We came at the 0.17 figure by trial and error, adjusting until we got 10. The number here is 0.17. But the number in the earlier meathod was 0.04. What does this mean?
Since we are using many more features (all of them actually) the importance meausre is spread more widely, so individual importance scores are smaller. But we can still rank them and pick the top 10.
# pandas data frame adds a spurious unknown column in 0 position hence starting at col 1
# not using subject column, activity ie target is in last columns hence -2 i.e dropping last 2 cols
val_data = samval[samval.columns[1:-2]]
val_truth = samval['activity']
val_pred = rfc.predict(val_data)
test_data = samtest[samtest.columns[1:-2]]
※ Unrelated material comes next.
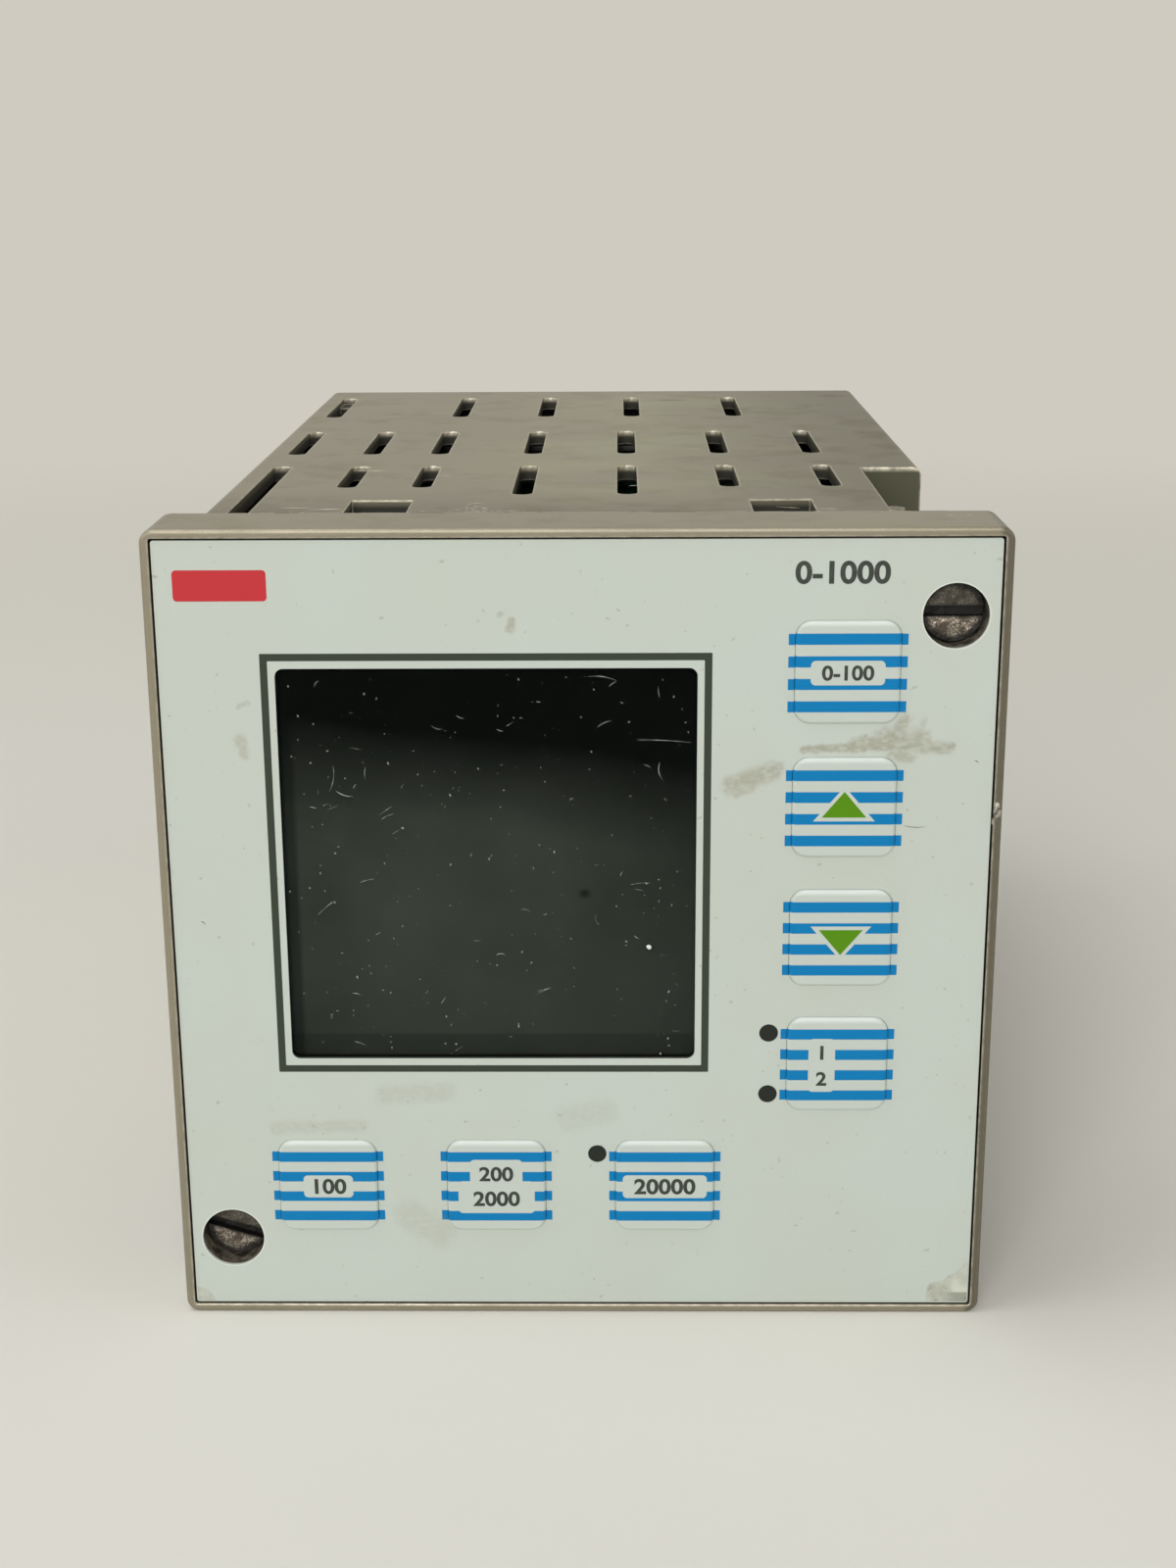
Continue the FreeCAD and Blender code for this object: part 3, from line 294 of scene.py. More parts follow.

test_truth = samtest['activity']
test_pred = rfc.predict(test_data)
print("mean accuracy score for validation set = %f" %(rfc.score(val_data, val_truth)))
print("mean accuracy score for test set = %f" %(rfc.score(test_data, test_truth)))
mean accuracy score for validation set = 0.860673 mean accuracy score for test set = 0.919192
import sklearn.metrics as skm
test_cm = skm.confusion_matrix(test_truth,test_pred)
import pylab as pl
pl.matshow(test_cm)
pl.title('Confusion matrix for test data')
pl.colorbar()
pl.show()
As before, we now compute some commonly used measures of prediction "goodness".
# Accuracy
print("Accuracy = %f" %(skm.accuracy_score(test_truth,test_pred)))
# Precision
print("Precision = %f" %(skm.precision_score(test_truth,test_pred)))
# Recall
print("Recall = %f" %(skm.recall_score(test_truth,test_pred)))
# F1 Score
print("F1 score = %f" %(skm.f1_score(test_truth,test_pred)))
Accuracy = 0.919192 Precision = 0.921428 Recall = 0.919192 F1 score = 0.919609
As we somewhat expected this model is more accurate.
BUT ...
we have no idea what the variables are and we gain no knowledeg or intuition from this model.
HOWEVER ... We did save a lot of tedious work wrangling text columns. Perhaps we could go bacj and try to understand these features by mapping back to the original dataset and extracting these columns.
origindx = [int(x[1:]) for x in top10]
origindx
[41, 49, 50, 52, 53, 56, 57, 344, 558, 559]
samsungdata.columns[origindx]
Index([x41, x49, x50, x52, x53, x56, x57, x344, x558, x559], dtype=object)
samorig = pd.read_csv('../datasets/samsung/samsungdata.csv')
samorig.columns[origindx]
Index([tGravityAcc-mean()-X, tGravityAcc-mad()-Z, tGravityAcc-max()-X, tGravityAcc-max()-Z, tGravityAcc-min()-X, tGravityAcc-sma(), tGravityAcc-energy()-X, fBodyAcc-bandsEnergy()-25,48.2, angle(tBodyGyroJerkMean,gravityMean), angle(X,gravityMean)], dtype=object)
So these are the columns names in the raw data set. But still we have no immediate intuition about the project.